For me, for many years I have had a replica in my study of the sign that Truman had on his desk; it reads: “The Buck Stops Here”.  Trump, as far as I know, does not have this sign, but he may as well have. However, it would have a different meaning than it did for Truman.

MOUSE WHISPER:  Heard in the Versace corner shop in Dirranbandi: “Of course the Liberal Party is a broad church, it is full of knaves.”
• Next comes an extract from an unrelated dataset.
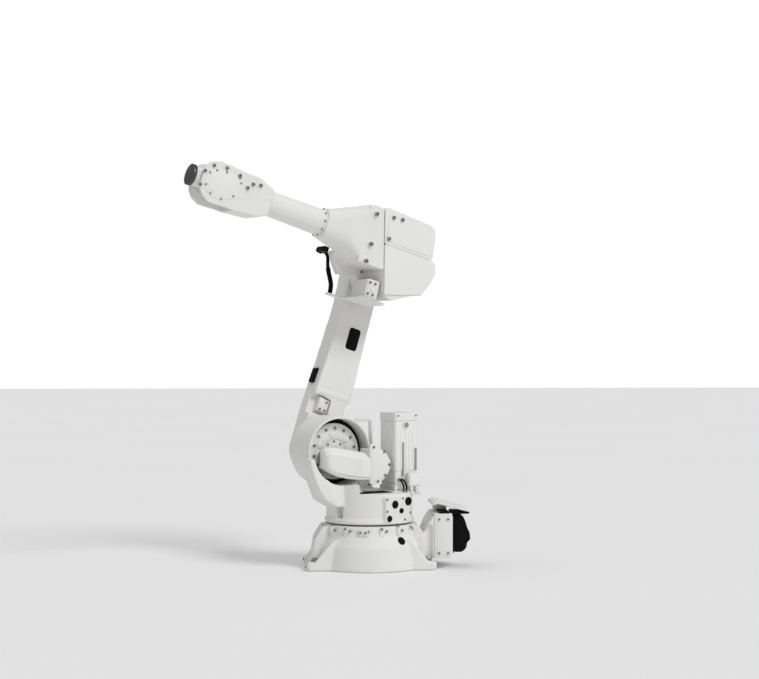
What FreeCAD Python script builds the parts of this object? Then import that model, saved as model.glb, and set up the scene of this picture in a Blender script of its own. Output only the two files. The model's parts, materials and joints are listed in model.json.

2 thoughts on “Modest Expectations”

  1. Congratulations Jack on publishing your first blog.
    It just goes to show that even an old dog reared scribing with a nib and inkwell can indeed learn difficult new tricks. BRAVO!!!
    You are “tapping” into the evolution of the age old traditions, and have become a digital homme de lettres.
    So many more folk can read and write nowadays than in 18th century France, but very few take the time to think deeply and write it down for others to discuss and digest.
    Your historical perspective predates mine.
    Humans landed on the moon 3 months after I arrived on earth.
    In 50 years time wouldn’t it be great if I could look back and see what has happened in NZ as a pivotal moment of change for good. A great NZ leader calling folk to a cause with commitment like JFK did in 1963.
    Prime Minister Ardern seems keen to seize the moment and encourage other countries to look at their gun laws and make changes to prevent these events happening.
    Unfortunately, that will not happen in the US under the petulant child Trump with his self-serving narcissism but it will sow seeds of change for the future.

    I’m looking forward to the next instalment of the mousetap!